__Aim of the exercise__: Each line from the beginning of the data below through the line containing "trapped carry handle." should be repeated exactly, please.
--- start ---
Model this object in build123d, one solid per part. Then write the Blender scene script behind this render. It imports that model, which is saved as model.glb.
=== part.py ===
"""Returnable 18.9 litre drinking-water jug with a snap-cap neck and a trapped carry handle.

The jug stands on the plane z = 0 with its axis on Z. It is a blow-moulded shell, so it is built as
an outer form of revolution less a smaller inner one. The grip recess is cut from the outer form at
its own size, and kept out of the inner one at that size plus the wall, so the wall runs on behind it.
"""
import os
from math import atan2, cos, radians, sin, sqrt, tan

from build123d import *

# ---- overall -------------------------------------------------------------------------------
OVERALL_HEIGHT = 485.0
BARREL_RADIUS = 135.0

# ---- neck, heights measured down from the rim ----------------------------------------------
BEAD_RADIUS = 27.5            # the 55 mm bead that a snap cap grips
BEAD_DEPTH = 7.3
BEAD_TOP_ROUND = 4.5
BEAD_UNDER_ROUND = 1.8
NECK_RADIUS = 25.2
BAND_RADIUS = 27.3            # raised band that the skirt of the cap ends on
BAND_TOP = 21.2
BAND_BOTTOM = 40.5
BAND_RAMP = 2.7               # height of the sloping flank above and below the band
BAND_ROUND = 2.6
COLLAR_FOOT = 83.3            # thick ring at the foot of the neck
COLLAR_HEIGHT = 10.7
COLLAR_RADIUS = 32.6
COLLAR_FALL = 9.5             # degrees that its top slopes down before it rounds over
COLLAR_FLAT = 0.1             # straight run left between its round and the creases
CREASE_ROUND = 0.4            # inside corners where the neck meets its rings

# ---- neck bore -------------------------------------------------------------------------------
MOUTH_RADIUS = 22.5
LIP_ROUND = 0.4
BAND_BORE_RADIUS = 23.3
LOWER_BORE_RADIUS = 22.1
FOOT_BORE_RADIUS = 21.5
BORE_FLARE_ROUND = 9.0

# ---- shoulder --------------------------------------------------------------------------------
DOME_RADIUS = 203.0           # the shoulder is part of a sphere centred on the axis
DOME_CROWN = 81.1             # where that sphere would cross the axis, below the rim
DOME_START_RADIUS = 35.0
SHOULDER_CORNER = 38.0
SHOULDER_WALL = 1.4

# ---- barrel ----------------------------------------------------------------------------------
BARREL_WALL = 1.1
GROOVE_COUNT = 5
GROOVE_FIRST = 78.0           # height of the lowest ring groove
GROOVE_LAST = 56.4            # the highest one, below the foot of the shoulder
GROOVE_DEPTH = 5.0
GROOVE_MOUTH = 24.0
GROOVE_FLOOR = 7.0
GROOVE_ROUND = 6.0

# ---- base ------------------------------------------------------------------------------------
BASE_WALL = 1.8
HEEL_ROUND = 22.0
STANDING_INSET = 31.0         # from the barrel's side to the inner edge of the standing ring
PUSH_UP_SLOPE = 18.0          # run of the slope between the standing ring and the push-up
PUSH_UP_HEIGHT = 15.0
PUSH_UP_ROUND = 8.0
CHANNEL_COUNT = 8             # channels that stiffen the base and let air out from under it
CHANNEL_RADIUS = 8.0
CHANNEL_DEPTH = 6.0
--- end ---
__Correct output__:
Model this object in build123d, one solid per part. Then write the Blender scene script behind this render. It imports that model, which is saved as model.glb.
=== part.py ===
"""Returnable 18.9 litre drinking-water jug with a snap-cap neck and a trapped carry handle.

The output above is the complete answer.